**Information supplied:**

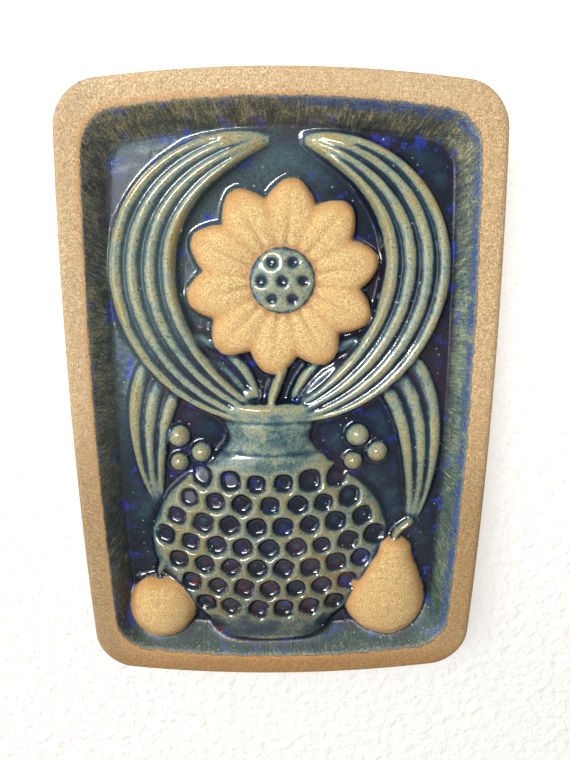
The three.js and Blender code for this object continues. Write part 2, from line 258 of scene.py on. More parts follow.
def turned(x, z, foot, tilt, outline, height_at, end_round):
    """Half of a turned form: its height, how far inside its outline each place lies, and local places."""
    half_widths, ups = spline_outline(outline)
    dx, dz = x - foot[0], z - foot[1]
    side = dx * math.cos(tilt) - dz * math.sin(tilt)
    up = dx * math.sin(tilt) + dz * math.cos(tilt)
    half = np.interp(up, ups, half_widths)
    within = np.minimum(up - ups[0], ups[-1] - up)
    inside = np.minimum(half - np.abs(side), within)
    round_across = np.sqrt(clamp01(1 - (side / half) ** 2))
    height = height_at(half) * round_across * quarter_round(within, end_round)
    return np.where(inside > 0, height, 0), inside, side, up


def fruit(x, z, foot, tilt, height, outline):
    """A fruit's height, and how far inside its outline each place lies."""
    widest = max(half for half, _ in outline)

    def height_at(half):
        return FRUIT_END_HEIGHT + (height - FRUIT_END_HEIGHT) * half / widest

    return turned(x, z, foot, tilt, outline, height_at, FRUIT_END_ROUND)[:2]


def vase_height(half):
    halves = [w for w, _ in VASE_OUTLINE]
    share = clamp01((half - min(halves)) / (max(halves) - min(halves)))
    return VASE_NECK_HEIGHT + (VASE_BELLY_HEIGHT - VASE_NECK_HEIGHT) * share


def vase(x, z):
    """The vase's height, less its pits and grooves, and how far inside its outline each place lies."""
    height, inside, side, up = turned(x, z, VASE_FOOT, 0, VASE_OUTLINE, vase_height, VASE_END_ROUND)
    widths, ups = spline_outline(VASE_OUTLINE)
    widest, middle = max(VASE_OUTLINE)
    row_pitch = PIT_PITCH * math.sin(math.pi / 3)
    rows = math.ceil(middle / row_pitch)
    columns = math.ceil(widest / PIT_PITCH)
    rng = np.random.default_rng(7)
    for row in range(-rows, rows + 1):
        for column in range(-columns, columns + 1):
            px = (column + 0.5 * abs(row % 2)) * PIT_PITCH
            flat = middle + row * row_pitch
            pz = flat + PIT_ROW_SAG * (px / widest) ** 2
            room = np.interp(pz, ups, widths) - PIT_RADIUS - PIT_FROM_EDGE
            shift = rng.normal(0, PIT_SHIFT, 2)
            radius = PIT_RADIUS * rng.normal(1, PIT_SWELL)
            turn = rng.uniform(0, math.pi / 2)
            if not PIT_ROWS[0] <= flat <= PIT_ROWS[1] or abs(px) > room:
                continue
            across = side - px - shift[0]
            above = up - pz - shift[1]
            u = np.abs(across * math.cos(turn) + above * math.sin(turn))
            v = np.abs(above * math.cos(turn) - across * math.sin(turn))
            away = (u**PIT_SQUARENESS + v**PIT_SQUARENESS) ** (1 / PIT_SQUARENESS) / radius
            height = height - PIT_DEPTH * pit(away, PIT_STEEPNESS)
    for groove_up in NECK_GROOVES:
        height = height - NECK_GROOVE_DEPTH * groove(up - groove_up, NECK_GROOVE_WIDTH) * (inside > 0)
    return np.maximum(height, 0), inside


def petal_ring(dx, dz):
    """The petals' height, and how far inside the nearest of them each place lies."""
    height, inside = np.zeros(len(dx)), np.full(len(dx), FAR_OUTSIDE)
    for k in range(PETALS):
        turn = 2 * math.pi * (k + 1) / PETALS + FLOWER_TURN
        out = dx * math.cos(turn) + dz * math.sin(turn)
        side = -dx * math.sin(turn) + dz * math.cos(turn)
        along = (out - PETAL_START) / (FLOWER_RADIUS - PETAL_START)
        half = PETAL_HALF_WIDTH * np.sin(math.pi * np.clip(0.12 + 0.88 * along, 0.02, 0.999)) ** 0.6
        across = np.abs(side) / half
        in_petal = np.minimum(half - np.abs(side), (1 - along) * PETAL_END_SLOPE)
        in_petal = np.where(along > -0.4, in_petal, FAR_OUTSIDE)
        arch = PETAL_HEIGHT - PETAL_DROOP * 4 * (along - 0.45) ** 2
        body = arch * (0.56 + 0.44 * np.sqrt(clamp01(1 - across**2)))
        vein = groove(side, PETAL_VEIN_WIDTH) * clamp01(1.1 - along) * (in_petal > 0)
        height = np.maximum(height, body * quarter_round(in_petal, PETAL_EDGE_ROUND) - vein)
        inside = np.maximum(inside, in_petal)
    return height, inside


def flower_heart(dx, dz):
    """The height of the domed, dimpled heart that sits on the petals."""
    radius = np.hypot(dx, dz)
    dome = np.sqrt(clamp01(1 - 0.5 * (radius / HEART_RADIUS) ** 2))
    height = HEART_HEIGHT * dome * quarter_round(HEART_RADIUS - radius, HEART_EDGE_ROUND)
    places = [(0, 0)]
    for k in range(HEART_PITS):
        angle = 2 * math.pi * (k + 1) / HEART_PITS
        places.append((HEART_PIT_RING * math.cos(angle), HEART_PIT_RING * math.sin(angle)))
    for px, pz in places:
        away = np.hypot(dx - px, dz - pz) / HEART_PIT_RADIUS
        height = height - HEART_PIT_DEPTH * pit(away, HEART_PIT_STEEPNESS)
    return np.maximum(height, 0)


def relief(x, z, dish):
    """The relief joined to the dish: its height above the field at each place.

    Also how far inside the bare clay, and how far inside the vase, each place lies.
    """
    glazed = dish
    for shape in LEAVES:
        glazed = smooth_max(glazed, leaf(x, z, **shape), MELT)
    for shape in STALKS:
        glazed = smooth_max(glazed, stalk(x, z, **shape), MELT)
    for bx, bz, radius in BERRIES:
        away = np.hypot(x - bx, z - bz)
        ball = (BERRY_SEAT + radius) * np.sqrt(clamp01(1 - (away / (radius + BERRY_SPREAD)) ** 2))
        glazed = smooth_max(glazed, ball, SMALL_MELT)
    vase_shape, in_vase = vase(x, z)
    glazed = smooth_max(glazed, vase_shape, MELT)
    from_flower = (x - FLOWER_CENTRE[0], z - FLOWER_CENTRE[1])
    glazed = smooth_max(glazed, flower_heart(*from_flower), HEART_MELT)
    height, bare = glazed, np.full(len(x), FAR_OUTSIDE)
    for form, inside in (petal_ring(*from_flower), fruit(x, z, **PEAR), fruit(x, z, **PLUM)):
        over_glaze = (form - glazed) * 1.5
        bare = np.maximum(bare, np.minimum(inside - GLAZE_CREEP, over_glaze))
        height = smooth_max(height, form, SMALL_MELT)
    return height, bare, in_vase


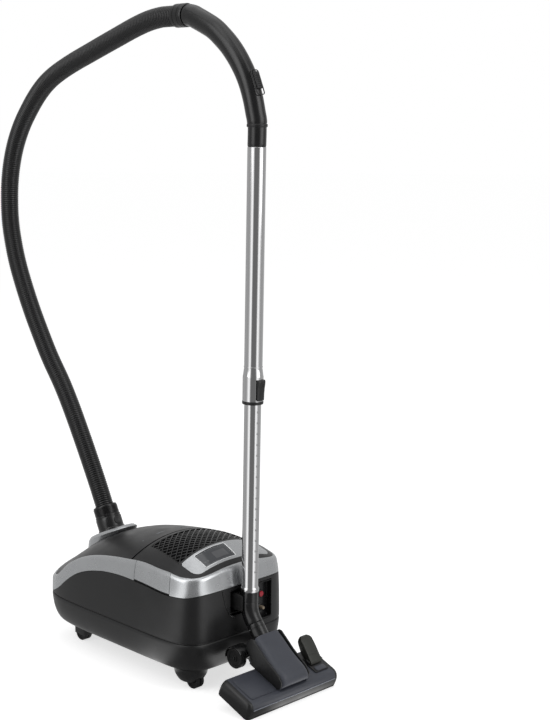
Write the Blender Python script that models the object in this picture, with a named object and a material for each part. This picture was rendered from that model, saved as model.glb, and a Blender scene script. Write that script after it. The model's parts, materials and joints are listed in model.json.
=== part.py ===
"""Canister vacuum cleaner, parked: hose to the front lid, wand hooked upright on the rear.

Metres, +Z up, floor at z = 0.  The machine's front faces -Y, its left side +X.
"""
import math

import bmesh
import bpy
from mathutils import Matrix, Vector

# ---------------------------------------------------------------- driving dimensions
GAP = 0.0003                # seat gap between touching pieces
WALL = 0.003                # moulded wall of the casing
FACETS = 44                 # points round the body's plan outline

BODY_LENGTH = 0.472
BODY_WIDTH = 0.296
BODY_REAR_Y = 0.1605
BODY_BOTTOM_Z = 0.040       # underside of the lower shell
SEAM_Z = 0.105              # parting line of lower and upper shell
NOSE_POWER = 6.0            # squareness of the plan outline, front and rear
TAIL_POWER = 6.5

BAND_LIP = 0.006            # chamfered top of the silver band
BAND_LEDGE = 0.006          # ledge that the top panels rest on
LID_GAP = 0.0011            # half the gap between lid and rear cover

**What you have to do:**
Retype, exactly and only, the lines running from the one with "Write the Blender" through the final line of the listing above.

**Exercise result:**
Write the Blender Python script that models the object in this picture, with a named object and a material for each part. This picture was rendered from that model, saved as model.glb, and a Blender scene script. Write that script after it. The model's parts, materials and joints are listed in model.json.
=== part.py ===
"""Canister vacuum cleaner, parked: hose to the front lid, wand hooked upright on the rear.

Metres, +Z up, floor at z = 0.  The machine's front faces -Y, its left side +X.
"""
import math

import bmesh
import bpy
from mathutils import Matrix, Vector

# ---------------------------------------------------------------- driving dimensions
GAP = 0.0003                # seat gap between touching pieces
WALL = 0.003                # moulded wall of the casing
FACETS = 44                 # points round the body's plan outline

BODY_LENGTH = 0.472
BODY_WIDTH = 0.296
BODY_REAR_Y = 0.1605
BODY_BOTTOM_Z = 0.040       # underside of the lower shell
SEAM_Z = 0.105              # parting line of lower and upper shell
NOSE_POWER = 6.0            # squareness of the plan outline, front and rear
TAIL_POWER = 6.5

BAND_LIP = 0.006            # chamfered top of the silver band
BAND_LEDGE = 0.006          # ledge that the top panels rest on
LID_GAP = 0.0011            # half the gap between lid and rear cover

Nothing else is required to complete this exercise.